Effective leaders need to stay engaged with employees and keep them apprised of what’s going to happen throughout the pandemic, says Smith. As soon as his people were fully remote, he launched a COVID-19 communication campaign that is equal parts motivation, inspiration and corporate transparency. “In a crisis it’s important to get closer to people, so I’m asking everyone to communicate more,” he says.
He starts each day with a motivational message, shared via a communications platform, about keeping a positive mindset and focusing on what you can control. “It’s a way for me to touch base and to share what I’m thinking about," he says. However, he knows his people need more than motivational passages. They need to know what’s going on, without any sugarcoating, he says.
As a recruiting firm, the company was hard hit by the shutdown. To stem the loss of clients, Smith’s team implemented a 60-day freeze on customer accounts to ease pressure on clients facing cash-flow crises—and to help ensure they come back when the shutdown is over.
That’s been a huge relief to clients, says Jenny Leman, CareerPlug's senior director of client operations. “We have clients call every day in a panic, prepared to make the case for why they can’t pay us,” she says. When she tells them about the freeze, they're relieved. “It’s one thing we can take off their list.”
But it also means the company isn’t generating much revenue, and Smith shares that with his employees. “We give everyone updates on the number of accounts frozen, the amount of money that equates to and what it means for our budget,” he says. He is also sharing how he plans to avoid layoffs—by not backfilling open positions, freezing raises, cutting spending and dipping into the company’s reserves. “We can’t say layoffs won’t happen, but we are doing everything we can to avoid it,” he says. And employees are grateful. “I’m proud of us,” Leman says. “We will take major hits to our system from this, but we are helping our clients and avoiding layoffs. That takes incredibly strong leadership.”
My life right now is about looking for ways to keep people safe, employed and not worried.

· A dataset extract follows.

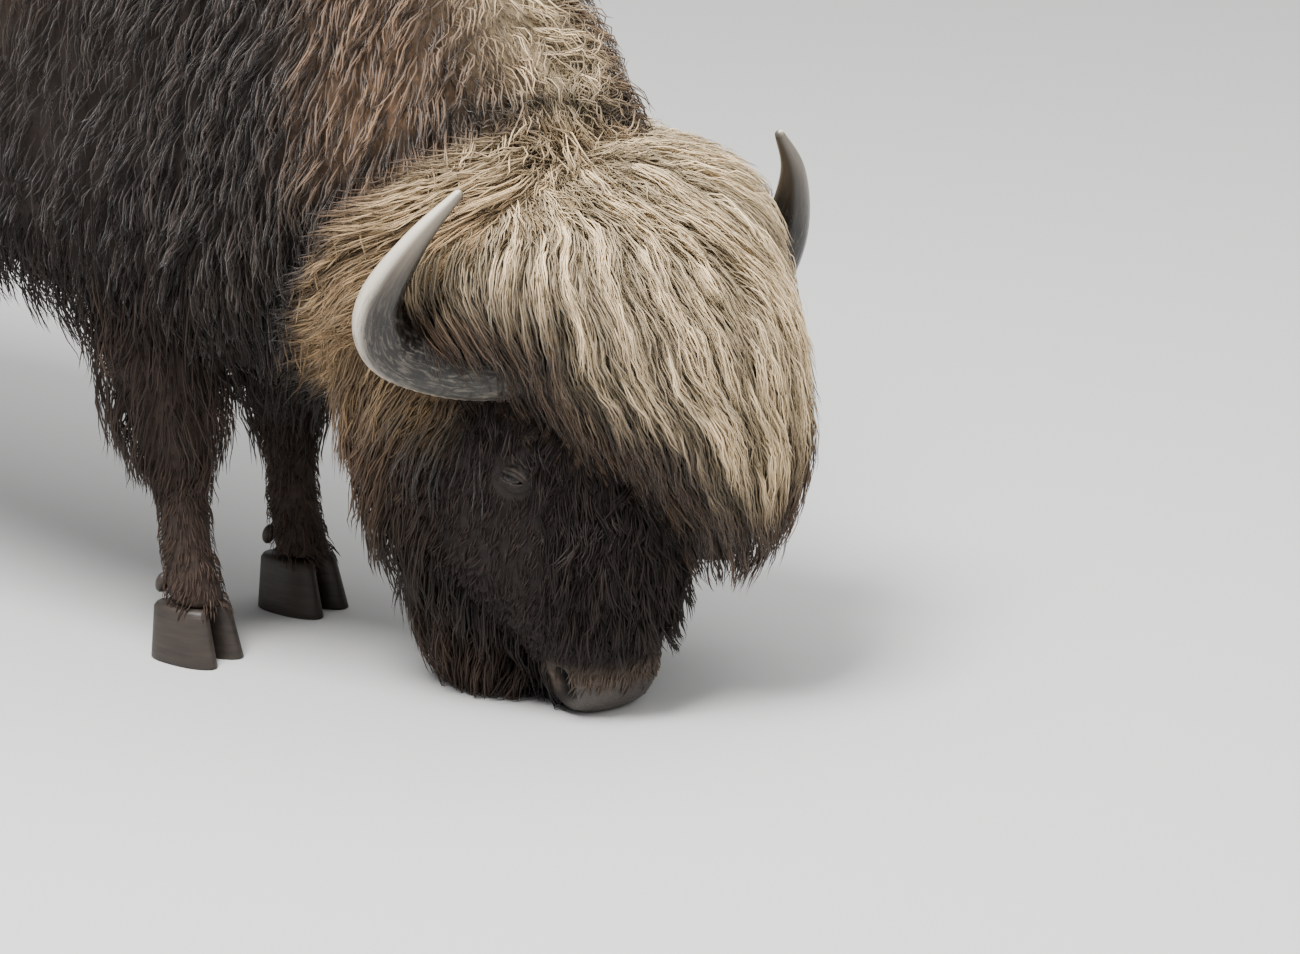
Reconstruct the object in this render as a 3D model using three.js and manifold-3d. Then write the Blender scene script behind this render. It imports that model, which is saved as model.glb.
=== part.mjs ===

—Bolanle Williams-Olley, CFO, Mancini Duffy
Mancini Duffy’s leaders have been similarly transparent with employees, as well as empowering them to look for innovative ways to support their own clients when they can’t go to job sites. “They are giving us cues on how to move forward,” Safiani says. For example, before New York City shut down completely, she had one of her clients walk her through his job site using Microsoft Teams, then she froze images from the site and drew design solutions on the screen. “It worked better than if we had been together because he could see the drawings,” she says. “He was also happy that we didn’t just kick the project down the road.”
Mancini Duffy’s leaders also connect constantly with employees, giving them updates and advice on how to keep clients engaged. The constant communication is calming, Safiani says. “Even if it is things you don’t want to talk about, at least they aren’t beating around the bush,” she says.
That kind of honesty also prevents the rumors, speculations and unfounded fears that can get in the way of productivity, says Deborah Sweeney, CEO of MyCorporation, a small-business tax filing service in Calabasas, California. [Disclosure: Sweeney has previously contributed to American Express.] “It saves you the exasperation of employees inventing scenarios because they don’t know what’s going on,” she says.
And once the crisis is over, the transparency and communication should continue, says Willams-Olley, who has seen the benefits that transparency and leadership have brought during this crisis. “People are scared, and they are coming to us for solutions,” she says. “Being compassionate, listening and having a clear plan is the most important thing we can do.”